Speaking of the Supreme Court’s decision, Shannon Minter, the legal director of the National Center for Lesbian Rights, said: “This is one of the most important days in the history of the transgender movement. The outcome of this case is likely to shape the future of that movement in ways that will resonate for a very long time.”

Gary McCaleb, a lawyer with Alliance Defending Freedom, which filed a brief supporting the school board in Virginia, said, “Schools have a duty to protect the privacy and safety of all students.”

“In light of the right to bodily privacy, federal law should not be twisted to require that a male be given access to the girls’ facilities, or a female to the boys’ facilities,” he said.

After Mr. Grimm challenged the school board’s bathroom policy in court last year, a divided panel of the United States Court of Appeals for the Fourth Circuit, in Richmond, Va., ruled the policy unlawful. A trial judge then ordered school officials to let Mr. Grimm use the boys’ bathroom.

A 1975 regulation adopted under the 1972 law, Title IX, allowed schools to provide “separate toilet, locker rooms and shower facilities on the basis of sex.” The Fourth Circuit said that it was ambiguous and that the Education Department’s interpretation of it was entitled to “controlling weight.”

A 4-to-4 tie in the Virginia case — Gloucester County School Board v. G.G., No. 16-273 — would leave that decision in place but set no national precedent.
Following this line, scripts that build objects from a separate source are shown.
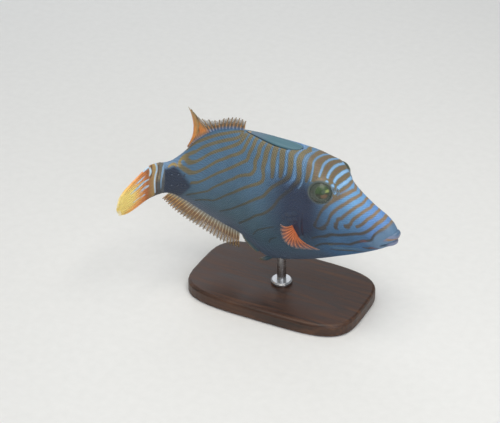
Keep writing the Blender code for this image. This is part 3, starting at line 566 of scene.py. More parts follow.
def painting(s, g):
    """The masks of the painter's tones at each place: distances to the lines, to the streaks and to
    the tail's marks, and how far the place belongs to each named part of the hide: the bright nape,
    the dark cheek, partly painted shade, the trunk's front, where the flank is low, partly painted
    shade, the snout and its plain tip, the stalk and its black blotch, the eye's surround, the far
    bank and the groove, its floor painted shade, and so on."""
    at, _ = flank(s, g)
    height = at[..., 2]
    radius, along = from_eye(at)
    radius = np.where(along > SOCKET_DEEP, radius, CLEAR_OF_EYE)
    down = np.abs(g)
    share = down / np.interp(s, TABLE_S, GIRTH)
    front = spline(BLOTCH_FRONT, down)
    blotch = fade(s, front - 1.6, front + 1.6) * fade(s, 187.5, 185.5)
    head = fade(s, 70, 42)
    rear = fade(s, 122, 156)
    return {
        "line": line_distance(s, g, radius),
        "streak": stroke_distance(STREAKS, s, g),
        "head": head,
        "nape": fade(s, 38, 50) * fade(s, 78, 64) * fade(down, 26, 12),
        "cheek": fade(s, 44, 64) * fade(s, 108, 78) * fade(down, 15, 33) * fade(down, 100, 52),
        "front": fade(s, 116, 80) * fade(s, 70, 76) * fade(down, 36, 18),
        "low": fade(share, 0.22 - 0.13 * head + 0.16 * rear, 0.75 - 0.13 * head + 0.12 * rear),
        "belly": fade(share, 0.72, 0.95) * fade(s, 36, 60),
        "snout": 0.8 * fade(s, 34, 18) * (1 - 0.85 * fade(down, 18, 27)),
        "tip": fade(s - spline(FIRST_LINE, down), 0.3, -1.6) * fade(down, 34, 28),
        "chin": fade(s, 30, 20) * fade(down, 27, 30) * fade(down, 36, 32),
        "blotch": blotch * fade(down, 3.5, 6.5) * fade(down, 37.5, 33.5),
        "stalk": fade(s, 166, 175) * fade(down, 10, 6.5),
        "tail": fade(s, 185.4, 186.4) * fade(height, -20, -18),
        "socket": fade(radius, 9.3, 8.2),
        "far_bank": on_far_bank(s, g),
        "groove": fade(down - spline(GROOVE, s), 0.5, -0.1) * fade(s, 77.8, 79.2) * fade(s, 124.5, 122),
        **tail_marks(s, height),
    }


def give(mesh, masks):
    """Stores each mask as a number per point, for the material to read."""
    for name, values in masks.items():
        layer = mesh.attributes.new(name, "FLOAT", "POINT")
        layer.data.foreach_set("value", np.asarray(values, np.float32).ravel())


UNWRAP_LEFT, UNWRAP_SCALE = 0.03, 250


def give_patches(mesh, flat):
    """Stores the unwrap of the corners, one place for each."""
    layer = mesh.uv_layers.new(name="OFBake")
    layer.data.foreach_set("uv", np.asarray(flat, np.float32).ravel())


def unwrapped(s, g):
    """The hide's own unwrap: s to the right and the girth upwards, both in one scale."""
    return np.stack([UNWRAP_LEFT + s / UNWRAP_SCALE, 0.5 + g / UNWRAP_SCALE], axis=-1)


EASE = ("ShaderNodeMapRange", {"interpolation_type": "SMOOTHSTEP"}, range(5), 0)
TIMES = ("ShaderNodeMath", {"operation": "MULTIPLY"}, (0, 1), 0)
PLUS = ("ShaderNodeMath", {"operation": "ADD"}, (0, 1), 0)
TIMES_PLUS = ("ShaderNodeMath", {"operation": "MULTIPLY_ADD"}, (0, 1, 2), 0)
SHADE = ("ShaderNodeMix", {"data_type": "RGBA", "blend_type": "MULTIPLY"}, (0, 6, 7), 2)
READ = ("ShaderNodeAttribute", {}, (), "Fac")
WHERE = ("ShaderNodeTexCoord", {}, (), "Object")
RAMP = ("ShaderNodeValToRGB", {}, (0,), 0)
BUMP = ("ShaderNodeBump", {}, ("Strength", "Distance", "Height"), 0)

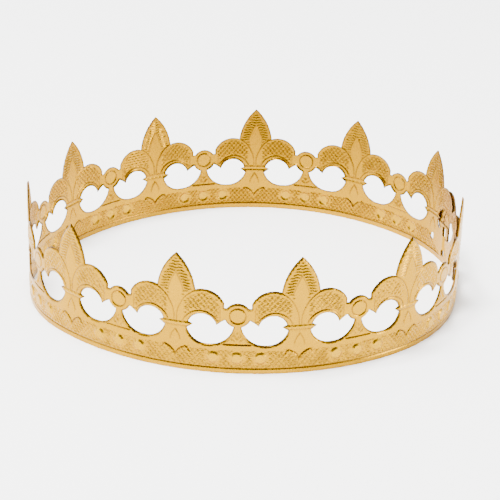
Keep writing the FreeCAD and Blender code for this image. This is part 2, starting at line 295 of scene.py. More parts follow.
@dataclass
class CrownPlan:
    """Plan of the ring and of its closure, from the same driving sizes as the CAD part (mm, degrees)."""

    thickness: float = 0.35
    layer_gap: float = 0.15
    pitch: float = 52.5
    repeats: int = 11
    pattern_shift: float = 4.5
    tuck_radius: float = 72.8
    tuck_heading: float = 131.35
    tuck_start: float = -31.5
    tuck_finish: float = 19.0
    radii: tuple[float | None, ...] = (96.5, 111.1, 64.5, None, 80.4, None)
    sweeps: tuple[float, ...] = (59.3, 59.65, 63.0, 82.0, 41.2, 17.55)
    slit_middle: float = -12.6
    slit_clearance: float = 0.2
    slit_low: float = 3.7
    slit_high: float = 18.1
    neck_low: float = 6.6
    neck_high: float = 13.9
    fold_radius: float = 1.7
    shoulder_step: float = 0.3
    head_overhang: float = 0.5
    head_length: float = 9.2
    tip_height: float = 6.8
    upper_past_flower: float = 0.5
    upper_low: float = 19.0
    upper_drop: float = 1.0
    ring: list[Bend] = field(init=False)
    tongue: list[Bend] = field(init=False)
    shift: Point = field(init=False, default=(0.0, 0.0))
    neck_end: float = field(init=False, default=0.0)
    slit_width: float = field(init=False, default=0.0)

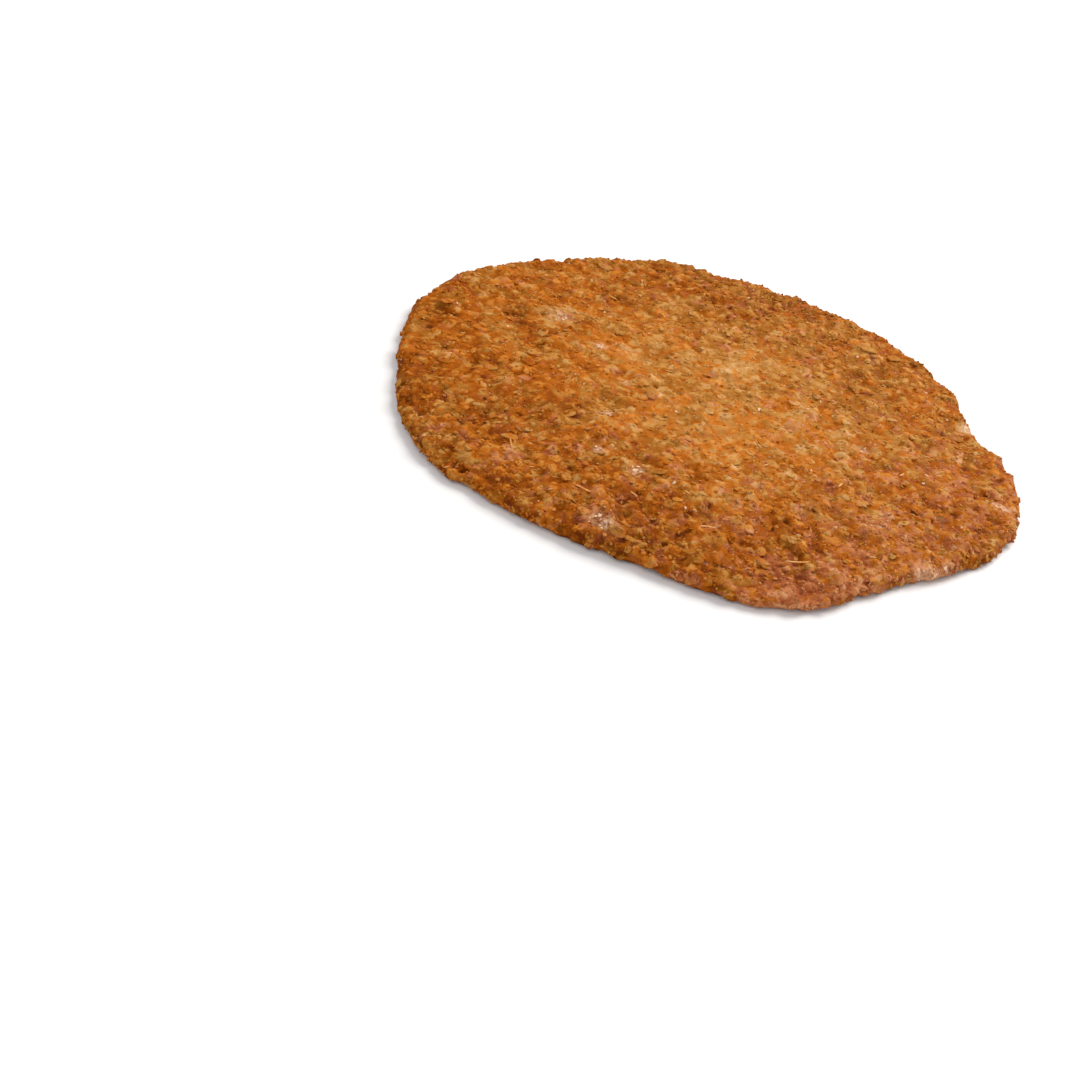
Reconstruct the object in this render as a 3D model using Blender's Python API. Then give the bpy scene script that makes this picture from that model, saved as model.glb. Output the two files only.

In agreeing to hear the case, the justices set aside their recent caution in adding cases to their docket while the court is reduced to eight members.

The justices may be hoping they will have a new member to replace Antonin Scalia, who died in February, in time for the argument in the case early next year.

The court also agreed to decide whether states may bar registered sex offenders from using Facebook and other social media.

That case, Packingham v. North Carolina, No. 15-1194, concerns a North Carolina law that makes it a crime for registered sex offenders to use Facebook, Twitter and many other sites that allow the exchange of information and do not limit their membership to adults.

The law was challenged by Lester Packingham, a registered sex offender who was convicted of violating it after posting an account of having a traffic ticket dismissed. “God is good,” he wrote on Facebook.

Mr. Packingham, who had pleaded guilty in 2002 to taking indecent liberties with a minor when he was a 21-year-old student, said the law violated the First Amendment.

A North Carolina appeals court agreed, saying the law “arbitrarily burdens all registered sex offenders by preventing a wide range of communication and expressive activity unrelated to achieving its purported goal” of protecting minors.

In a 4-to-2 ruling, the North Carolina Supreme Court reversed the decision, saying that Mr. Packingham’s Facebook post was not entitled to heightened First Amendment protection because it was conduct rather than speech.

In urging the United States Supreme Court to review his case, Mr. Packingham argued that the “startling assertion” that his post amounted to conduct and not speech was at odds with “precedent and common sense.”